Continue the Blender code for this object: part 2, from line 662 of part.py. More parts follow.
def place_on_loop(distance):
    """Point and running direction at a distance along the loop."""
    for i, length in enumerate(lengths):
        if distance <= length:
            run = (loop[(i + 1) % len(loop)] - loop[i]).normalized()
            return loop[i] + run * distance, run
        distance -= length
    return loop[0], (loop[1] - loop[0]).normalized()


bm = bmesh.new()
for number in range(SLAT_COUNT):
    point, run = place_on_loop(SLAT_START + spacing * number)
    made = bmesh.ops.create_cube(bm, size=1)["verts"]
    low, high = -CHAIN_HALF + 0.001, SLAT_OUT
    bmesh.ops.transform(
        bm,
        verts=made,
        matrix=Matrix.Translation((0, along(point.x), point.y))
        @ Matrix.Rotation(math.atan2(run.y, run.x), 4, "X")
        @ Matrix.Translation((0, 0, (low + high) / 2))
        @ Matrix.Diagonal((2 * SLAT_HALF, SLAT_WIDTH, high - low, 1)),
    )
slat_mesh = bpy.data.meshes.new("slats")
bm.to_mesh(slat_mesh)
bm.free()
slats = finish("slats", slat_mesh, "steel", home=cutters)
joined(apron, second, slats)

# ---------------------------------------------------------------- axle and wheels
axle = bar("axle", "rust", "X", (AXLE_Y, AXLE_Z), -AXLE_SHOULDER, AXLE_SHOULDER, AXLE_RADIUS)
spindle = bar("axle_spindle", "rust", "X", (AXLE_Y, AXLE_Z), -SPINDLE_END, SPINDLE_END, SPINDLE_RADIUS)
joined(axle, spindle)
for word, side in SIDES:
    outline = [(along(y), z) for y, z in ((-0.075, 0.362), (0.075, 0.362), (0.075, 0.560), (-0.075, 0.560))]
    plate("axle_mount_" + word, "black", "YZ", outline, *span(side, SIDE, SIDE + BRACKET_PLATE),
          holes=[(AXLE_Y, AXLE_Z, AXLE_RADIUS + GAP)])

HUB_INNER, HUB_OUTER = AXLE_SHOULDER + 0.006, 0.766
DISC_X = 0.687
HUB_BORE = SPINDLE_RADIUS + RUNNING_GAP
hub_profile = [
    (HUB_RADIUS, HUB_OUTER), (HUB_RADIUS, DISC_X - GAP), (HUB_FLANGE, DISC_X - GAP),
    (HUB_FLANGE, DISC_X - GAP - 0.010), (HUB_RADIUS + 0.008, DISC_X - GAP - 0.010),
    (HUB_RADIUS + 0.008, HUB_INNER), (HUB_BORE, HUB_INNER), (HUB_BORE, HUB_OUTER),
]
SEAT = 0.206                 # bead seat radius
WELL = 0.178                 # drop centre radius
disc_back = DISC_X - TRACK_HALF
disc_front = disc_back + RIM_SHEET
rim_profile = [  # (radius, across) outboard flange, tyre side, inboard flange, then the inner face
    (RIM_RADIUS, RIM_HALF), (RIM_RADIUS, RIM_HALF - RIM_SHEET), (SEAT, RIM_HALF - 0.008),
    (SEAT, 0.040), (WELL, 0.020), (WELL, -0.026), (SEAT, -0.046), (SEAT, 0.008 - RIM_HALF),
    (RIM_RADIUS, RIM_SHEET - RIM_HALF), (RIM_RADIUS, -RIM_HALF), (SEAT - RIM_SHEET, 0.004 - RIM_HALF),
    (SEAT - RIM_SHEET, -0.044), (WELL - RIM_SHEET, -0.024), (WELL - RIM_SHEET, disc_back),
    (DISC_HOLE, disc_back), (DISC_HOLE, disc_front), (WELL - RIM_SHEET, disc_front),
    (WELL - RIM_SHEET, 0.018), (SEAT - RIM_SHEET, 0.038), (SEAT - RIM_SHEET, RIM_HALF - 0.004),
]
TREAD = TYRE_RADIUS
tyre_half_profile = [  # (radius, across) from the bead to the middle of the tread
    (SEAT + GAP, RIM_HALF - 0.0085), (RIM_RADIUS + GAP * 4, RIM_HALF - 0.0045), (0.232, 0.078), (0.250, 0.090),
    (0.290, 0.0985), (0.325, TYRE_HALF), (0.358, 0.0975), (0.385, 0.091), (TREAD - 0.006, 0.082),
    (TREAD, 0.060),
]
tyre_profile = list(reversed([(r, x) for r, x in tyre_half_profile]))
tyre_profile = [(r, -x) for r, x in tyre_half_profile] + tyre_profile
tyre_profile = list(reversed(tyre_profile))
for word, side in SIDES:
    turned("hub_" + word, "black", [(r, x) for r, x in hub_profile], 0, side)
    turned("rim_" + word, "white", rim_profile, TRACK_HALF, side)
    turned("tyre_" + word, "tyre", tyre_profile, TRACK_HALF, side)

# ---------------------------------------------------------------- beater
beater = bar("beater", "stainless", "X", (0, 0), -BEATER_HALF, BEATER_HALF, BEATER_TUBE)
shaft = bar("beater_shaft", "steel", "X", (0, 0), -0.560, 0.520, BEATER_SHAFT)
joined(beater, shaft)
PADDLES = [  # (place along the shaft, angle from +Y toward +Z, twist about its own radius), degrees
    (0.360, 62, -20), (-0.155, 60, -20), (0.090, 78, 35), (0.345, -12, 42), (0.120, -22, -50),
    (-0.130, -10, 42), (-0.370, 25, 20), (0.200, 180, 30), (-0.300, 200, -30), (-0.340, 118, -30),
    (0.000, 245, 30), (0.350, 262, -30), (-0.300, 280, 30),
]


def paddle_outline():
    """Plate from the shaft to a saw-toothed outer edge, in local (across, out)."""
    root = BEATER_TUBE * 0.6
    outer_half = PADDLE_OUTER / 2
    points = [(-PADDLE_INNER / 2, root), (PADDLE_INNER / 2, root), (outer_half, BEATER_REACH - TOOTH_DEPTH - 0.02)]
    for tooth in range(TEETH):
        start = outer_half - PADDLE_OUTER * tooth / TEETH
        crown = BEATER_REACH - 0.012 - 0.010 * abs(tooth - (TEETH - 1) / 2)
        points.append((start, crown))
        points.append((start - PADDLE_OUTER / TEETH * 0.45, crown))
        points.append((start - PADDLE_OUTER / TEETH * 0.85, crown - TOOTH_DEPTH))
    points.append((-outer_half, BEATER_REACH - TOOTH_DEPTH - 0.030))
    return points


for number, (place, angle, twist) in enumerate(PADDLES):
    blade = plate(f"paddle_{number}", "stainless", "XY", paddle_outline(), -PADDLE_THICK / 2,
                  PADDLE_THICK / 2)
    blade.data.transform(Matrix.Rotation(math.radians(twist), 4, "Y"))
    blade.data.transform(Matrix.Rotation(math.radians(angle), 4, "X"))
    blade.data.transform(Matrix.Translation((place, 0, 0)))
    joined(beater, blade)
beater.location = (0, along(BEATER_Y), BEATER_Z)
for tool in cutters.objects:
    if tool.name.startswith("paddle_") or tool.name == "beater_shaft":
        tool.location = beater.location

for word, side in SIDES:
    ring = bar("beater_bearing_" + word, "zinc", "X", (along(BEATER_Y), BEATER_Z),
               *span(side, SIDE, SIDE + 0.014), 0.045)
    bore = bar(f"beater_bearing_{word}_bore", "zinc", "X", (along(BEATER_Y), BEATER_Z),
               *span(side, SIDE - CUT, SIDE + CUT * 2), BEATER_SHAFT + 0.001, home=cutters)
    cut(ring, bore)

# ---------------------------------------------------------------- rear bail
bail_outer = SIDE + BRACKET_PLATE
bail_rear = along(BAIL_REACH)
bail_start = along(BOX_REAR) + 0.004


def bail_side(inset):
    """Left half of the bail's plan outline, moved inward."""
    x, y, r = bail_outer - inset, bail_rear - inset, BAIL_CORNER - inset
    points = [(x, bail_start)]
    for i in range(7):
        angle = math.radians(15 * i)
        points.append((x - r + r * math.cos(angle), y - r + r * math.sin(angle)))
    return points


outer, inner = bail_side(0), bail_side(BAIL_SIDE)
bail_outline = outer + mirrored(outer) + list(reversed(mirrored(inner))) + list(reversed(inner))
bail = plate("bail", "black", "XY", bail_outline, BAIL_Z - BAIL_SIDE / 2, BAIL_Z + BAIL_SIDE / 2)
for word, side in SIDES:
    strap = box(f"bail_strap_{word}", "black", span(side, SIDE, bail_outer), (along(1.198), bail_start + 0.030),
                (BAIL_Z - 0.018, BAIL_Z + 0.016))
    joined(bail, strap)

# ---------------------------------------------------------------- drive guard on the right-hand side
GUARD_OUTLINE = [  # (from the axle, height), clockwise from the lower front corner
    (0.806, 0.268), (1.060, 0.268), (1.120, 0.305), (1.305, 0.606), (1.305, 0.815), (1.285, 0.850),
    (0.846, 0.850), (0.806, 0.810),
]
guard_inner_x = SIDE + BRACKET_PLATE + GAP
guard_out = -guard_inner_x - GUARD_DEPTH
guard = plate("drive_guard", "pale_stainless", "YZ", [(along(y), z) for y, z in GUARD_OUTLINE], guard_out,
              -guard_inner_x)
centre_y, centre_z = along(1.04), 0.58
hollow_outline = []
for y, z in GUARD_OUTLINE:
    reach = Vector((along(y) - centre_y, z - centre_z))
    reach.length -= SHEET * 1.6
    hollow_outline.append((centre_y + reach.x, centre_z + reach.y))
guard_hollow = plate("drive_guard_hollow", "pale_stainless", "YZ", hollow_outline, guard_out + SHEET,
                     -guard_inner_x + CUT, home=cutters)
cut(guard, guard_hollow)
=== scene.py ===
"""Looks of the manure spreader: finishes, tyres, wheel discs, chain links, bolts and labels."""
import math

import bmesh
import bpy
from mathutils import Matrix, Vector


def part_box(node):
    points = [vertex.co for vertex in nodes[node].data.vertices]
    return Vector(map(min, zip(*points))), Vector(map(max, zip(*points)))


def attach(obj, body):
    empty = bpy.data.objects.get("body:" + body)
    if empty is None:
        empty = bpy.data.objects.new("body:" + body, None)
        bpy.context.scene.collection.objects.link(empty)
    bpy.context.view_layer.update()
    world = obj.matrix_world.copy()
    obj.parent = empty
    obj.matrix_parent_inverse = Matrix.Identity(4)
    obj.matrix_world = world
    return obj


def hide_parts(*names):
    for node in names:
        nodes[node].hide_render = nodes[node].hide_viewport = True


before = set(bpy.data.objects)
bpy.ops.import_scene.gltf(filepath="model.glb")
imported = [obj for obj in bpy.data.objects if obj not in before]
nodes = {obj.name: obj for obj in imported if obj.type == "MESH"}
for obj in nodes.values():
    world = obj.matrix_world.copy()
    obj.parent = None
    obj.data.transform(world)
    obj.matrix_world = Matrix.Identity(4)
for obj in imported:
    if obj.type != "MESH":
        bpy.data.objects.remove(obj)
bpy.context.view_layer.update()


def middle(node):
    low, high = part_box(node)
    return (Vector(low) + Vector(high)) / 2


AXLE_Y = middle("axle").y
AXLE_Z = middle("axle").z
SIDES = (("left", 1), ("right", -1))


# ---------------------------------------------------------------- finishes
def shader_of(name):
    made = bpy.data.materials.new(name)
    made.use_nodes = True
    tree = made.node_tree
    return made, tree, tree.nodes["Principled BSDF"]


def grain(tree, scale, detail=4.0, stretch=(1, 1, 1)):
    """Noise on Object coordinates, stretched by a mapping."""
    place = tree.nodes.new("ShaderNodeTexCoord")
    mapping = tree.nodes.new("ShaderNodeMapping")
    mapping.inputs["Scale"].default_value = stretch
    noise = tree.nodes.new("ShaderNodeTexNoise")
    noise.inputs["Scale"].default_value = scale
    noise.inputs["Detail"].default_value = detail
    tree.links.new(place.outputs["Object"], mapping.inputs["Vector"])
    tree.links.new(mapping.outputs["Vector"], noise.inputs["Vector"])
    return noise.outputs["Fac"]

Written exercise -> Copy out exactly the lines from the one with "the right-hand side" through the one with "obj.parent = None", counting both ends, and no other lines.

Correct response ->
# ---------------------------------------------------------------- drive guard on the right-hand side
GUARD_OUTLINE = [  # (from the axle, height), clockwise from the lower front corner
    (0.806, 0.268), (1.060, 0.268), (1.120, 0.305), (1.305, 0.606), (1.305, 0.815), (1.285, 0.850),
    (0.846, 0.850), (0.806, 0.810),
]
guard_inner_x = SIDE + BRACKET_PLATE + GAP
guard_out = -guard_inner_x - GUARD_DEPTH
guard = plate("drive_guard", "pale_stainless", "YZ", [(along(y), z) for y, z in GUARD_OUTLINE], guard_out,
              -guard_inner_x)
centre_y, centre_z = along(1.04), 0.58
hollow_outline = []
for y, z in GUARD_OUTLINE:
    reach = Vector((along(y) - centre_y, z - centre_z))
    reach.length -= SHEET * 1.6
    hollow_outline.append((centre_y + reach.x, centre_z + reach.y))
guard_hollow = plate("drive_guard_hollow", "pale_stainless", "YZ", hollow_outline, guard_out + SHEET,
                     -guard_inner_x + CUT, home=cutters)
cut(guard, guard_hollow)
=== scene.py ===
"""Looks of the manure spreader: finishes, tyres, wheel discs, chain links, bolts and labels."""
import math

import bmesh
import bpy
from mathutils import Matrix, Vector


def part_box(node):
    points = [vertex.co for vertex in nodes[node].data.vertices]
    return Vector(map(min, zip(*points))), Vector(map(max, zip(*points)))


def attach(obj, body):
    empty = bpy.data.objects.get("body:" + body)
    if empty is None:
        empty = bpy.data.objects.new("body:" + body, None)
        bpy.context.scene.collection.objects.link(empty)
    bpy.context.view_layer.update()
    world = obj.matrix_world.copy()
    obj.parent = empty
    obj.matrix_parent_inverse = Matrix.Identity(4)
    obj.matrix_world = world
    return obj


def hide_parts(*names):
    for node in names:
        nodes[node].hide_render = nodes[node].hide_viewport = True


before = set(bpy.data.objects)
bpy.ops.import_scene.gltf(filepath="model.glb")
imported = [obj for obj in bpy.data.objects if obj not in before]
nodes = {obj.name: obj for obj in imported if obj.type == "MESH"}
for obj in nodes.values():
    world = obj.matrix_world.copy()
    obj.parent = None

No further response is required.